**PROVIDED MATERIAL**.
begin

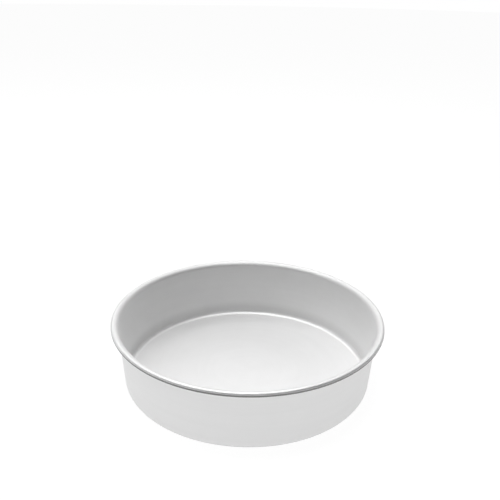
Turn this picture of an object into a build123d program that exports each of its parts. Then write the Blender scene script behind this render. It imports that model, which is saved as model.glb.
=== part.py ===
from build123d import *

from math import cos, degrees, radians, sin, tan
import os

# Round cake tin, sold as 8 inches across and 2 inches deep. One aluminium sheet is drawn into the
# floor and the wall, turned outwards at the mouth, and rolled round a steel wire as its rim.
# The origin is the centre of the underside of the floor, with +Z up through the mouth.
# Lengths are in millimetres and angles in degrees.

# The shell
mouth_diameter = 203.2        # inside the wall, where it starts to turn outwards
inside_depth = 51.4           # from the floor to the top of the rim
sheet = 0.8                   # thickness of the drawn aluminium
wall_draft_angle = 4.2        # lean of the wall away from the vertical
floor_corner_radius = 3.0     # inside, between the floor and the wall
lip_radius = 4.5              # inside face of the bend that carries the wall out to the rim
curl_angle = 250.0            # how far the sheet rolls on past the top of the rim

# The wire in the rim
wire_diameter = 1.6
wire_clearance = 0.2          # between the wire and the sheet rolled round it
wire_end_gap = 0.6            # the wire is a bent length, and its two ends don't quite meet

# Worked out from those
overall_height = sheet + inside_depth
wire_radius = wire_diameter / 2
rim_radius = wire_radius + wire_clearance + sheet
rim_centre_radius = mouth_diameter / 2 + lip_radius
rim_centre_height = overall_height - rim_radius
wall_angle = 90 - wall_draft_angle
draft = radians(wall_draft_angle)
bend_radii = floor_corner_radius + lip_radius
wall_rise = inside_depth - bend_radii * (1 - sin(draft))
wall_length = wall_rise / cos(draft)
flat_floor_radius = rim_centre_radius - bend_radii * cos(draft) - wall_rise * tan(draft)
wire_gap_angle = degrees(wire_end_gap / rim_centre_radius)


def sheet_face(depth):
    """Draw one face of the sheet, from the middle of the floor to the rolled edge.

    Depth is measured through the sheet from the face that holds the cake.
    """
    start = (0, sheet - depth)
    floor = Line(start, (flat_floor_radius, sheet - depth))
    corner = JernArc(floor @ 1, floor % 1, floor_corner_radius + depth, wall_angle)
    wall = PolarLine(corner @ 1, wall_length, wall_angle)
    lip = JernArc(wall @ 1, wall % 1, lip_radius - depth, -wall_angle)
    curl = JernArc(lip @ 1, lip % 1, rim_radius - depth, -curl_angle)
    return start, curl @ 1


# Shell: a sheet of one thickness, from the floor to the edge tucked under the rim.
with BuildPart() as pan_body:
    with BuildSketch(Plane.XZ) as sheet_section:
        with BuildLine():
            inside_start, inside_end = sheet_face(0)
            outside_start, outside_end = sheet_face(sheet)
            Line(inside_start, outside_start)
            Line(inside_end, outside_end)
        make_face()
    revolve(axis=Axis.Z)

# Wire: lies in the rolled rim, all the way round but for the gap between its ends.
with BuildPart() as rim_wire:
    with BuildSketch(Plane.XZ) as wire_section:
        with Locations((rim_centre_radius, rim_centre_height)):
            Circle(wire_radius)
    revolve(axis=Axis.Z, revolution_arc=360 - wire_gap_angle)

pan_body.part.label = "pan_body"
rim_wire.part.label = "rim_wire"

os.makedirs("parts", exist_ok=True)
for piece in (pan_body, rim_wire):
    export_step(piece.part, f"parts/{piece.part.label}.step")
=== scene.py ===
from math import cos, pi, radians, sin, tan

import bpy
from mathutils import Matrix, Vector


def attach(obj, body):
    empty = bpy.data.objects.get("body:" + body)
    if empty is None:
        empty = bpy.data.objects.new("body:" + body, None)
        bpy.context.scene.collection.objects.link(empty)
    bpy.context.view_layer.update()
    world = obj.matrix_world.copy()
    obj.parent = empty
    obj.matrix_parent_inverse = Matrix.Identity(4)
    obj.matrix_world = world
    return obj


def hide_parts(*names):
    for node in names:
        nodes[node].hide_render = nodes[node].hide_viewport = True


# Round cake tin in satin aluminium, sold as 8 inches across and 2 inches deep. Lengths are in
# metres, the origin is the centre of the underside and +Z points up through the mouth.

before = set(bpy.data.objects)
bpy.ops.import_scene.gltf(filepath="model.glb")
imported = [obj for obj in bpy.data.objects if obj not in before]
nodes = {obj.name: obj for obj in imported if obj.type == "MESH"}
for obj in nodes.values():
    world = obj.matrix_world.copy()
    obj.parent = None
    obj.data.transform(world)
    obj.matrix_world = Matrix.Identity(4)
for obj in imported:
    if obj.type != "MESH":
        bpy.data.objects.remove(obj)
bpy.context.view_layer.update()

# The drawn shell, as in the CAD
mouth_radius = 0.1016
inside_depth = 0.0514
sheet = 0.0008
wall_draft = radians(4.2)
floor_corner_radius = 0.003
lip_radius = 0.0045
curl_angle = radians(250.0)
overall_height = sheet + inside_depth
rim_radius = 0.0018
rim_centre_radius = mouth_radius + lip_radius
rim_centre_height = overall_height - rim_radius
bend_radii = floor_corner_radius + lip_radius
wall_rise = inside_depth - bend_radii * (1 - sin(wall_draft))
wall_length = wall_rise / cos(wall_draft)
wall_run = wall_rise * tan(wall_draft)
flat_floor_radius = rim_centre_radius - bend_radii * cos(wall_draft) - wall_run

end

Only the lines from the one containing "# Wire: lies" through the one containing "bpy.context.scene.collection.objects.link(empty)" are to be reproduced, exactly as they appear.

**EXERCISE SOLUTION**.
# Wire: lies in the rolled rim, all the way round but for the gap between its ends.
with BuildPart() as rim_wire:
    with BuildSketch(Plane.XZ) as wire_section:
        with Locations((rim_centre_radius, rim_centre_height)):
            Circle(wire_radius)
    revolve(axis=Axis.Z, revolution_arc=360 - wire_gap_angle)

pan_body.part.label = "pan_body"
rim_wire.part.label = "rim_wire"

os.makedirs("parts", exist_ok=True)
for piece in (pan_body, rim_wire):
    export_step(piece.part, f"parts/{piece.part.label}.step")
=== scene.py ===
from math import cos, pi, radians, sin, tan

import bpy
from mathutils import Matrix, Vector


def attach(obj, body):
    empty = bpy.data.objects.get("body:" + body)
    if empty is None:
        empty = bpy.data.objects.new("body:" + body, None)
        bpy.context.scene.collection.objects.link(empty)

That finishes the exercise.